The 30-member NATO meeting in the Spanish capital Madrid has just ended. In its 32nd summit, it has been decided that the military alliance would be further expanded to accommodate Finland and Sweden. By next year or so, NATO will have 32 members.
A study in 2010 by the Brookings Institution, a Washington think-tank, counted 63 major military alliances over the previous five centuries, of which just ten lived beyond 40. The average lifespan of collective-defense alliances was 15 years.
Against this background, if NATO, which was established in 1949, is still expanding, it must be arguably the strongest and most successful alliance in history. It has expanded from 12 members at its birth to 30 – soon to be 32 when Finland and Sweden join.
For its first four decades, NATO was busy deterring the Soviet threat. Its role was to keep “the Russians out, the Americans in, and the Germans down”, as its first secretary-general, Lord Ismay, put it.
But after communism collapsed and the Cold War ended, the alliance did not proclaim victory and shut up shop; instead, it reinvented itself, helping to, what it claimed, “stabilize the new democracies of “Eastern Europe” that were earlier either the constituents of the then USSR (Soviet Republics) or in the Soviet Union’s sphere of influence.
It never ceased to think that “Moscow constitutes a threat to the democratic world”. And now, as a consequence of the war in Ukraine, this belief has become stronger.
NATO & Russian Threat
Of course, there are ongoing debates among the experts whether NATO, particularly its existence after the Cold War ended, has exacerbated the tensions between the West led by the United States and Russia or otherwise.
But the fact remains that “threats from Moscow”, whether directly or otherwise, remain the key rationale for NATO’s relevance.
In fact, when NATO (North Atlantic Treaty Organisation, technically speaking) was formed on April 4, 1949, many had questioned the move on the ground that it was unnecessary since the United Nations had been established after the end of the World War II to look after the world’s peace and security.
But the then US Secretary of State Dean Acheson had explained that the postwar system to maintain peace and security was not working because the Soviet Union was purposefully misusing its veto to interfere with the UN Security Council’s ability to maintain international peace. Because of this, the North Atlantic pact was needed to achieve peace and security and to prevent war, he argued.
In sum, the explanation of the West was that the formation of NATO was a deeply considered and measured response to nearly four years of Soviet postwar actions in Europe.
NATO was meant to send two signals. One was that its members would remain committed to the UN Charter and were joining together to do what the United Nations was being prevented from doing.
And, second, no longer would they be picked off, one by one, by any aggressor. NATO was the collective transatlantic response to the Soviet threat to world peace.
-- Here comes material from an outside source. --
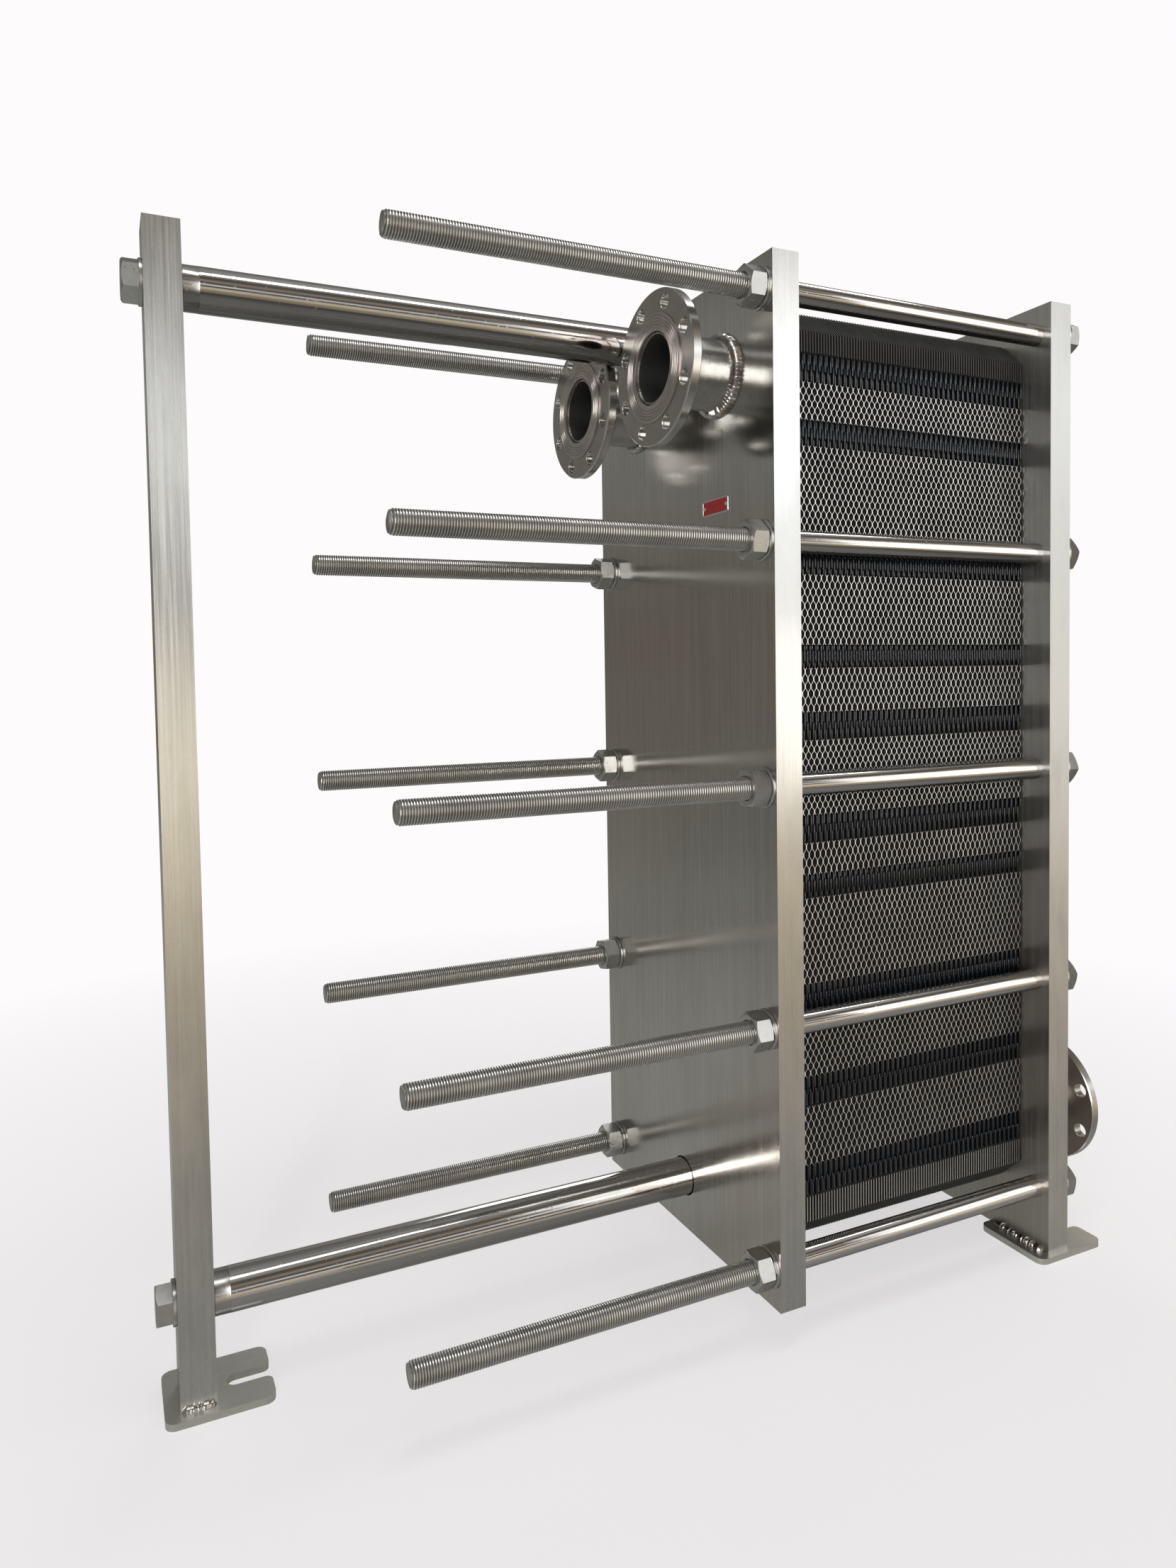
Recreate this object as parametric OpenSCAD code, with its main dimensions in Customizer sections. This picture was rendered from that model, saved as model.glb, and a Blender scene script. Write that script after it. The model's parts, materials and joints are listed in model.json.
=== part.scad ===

In short, because the Soviet Union was working to undermine the existing system, NATO was formed to preserve it, so ran the argument.
But what was its relevance when the Cold War ended and the Soviet Union dissolved? All told, Moscow’s principal worry even at the time of reunification of Germany in 1990 (the USSR had to agree to East Germany’s merger with West Germany to become a unified Germany) was the enlargement of NATO.
While Moscow did concede that a unified Germany would remain in NATO, it had to be assured that NATO would not include in future the Warsaw Pact countries that the Soviet Union led. Warsaw Pact was eventually dissolved.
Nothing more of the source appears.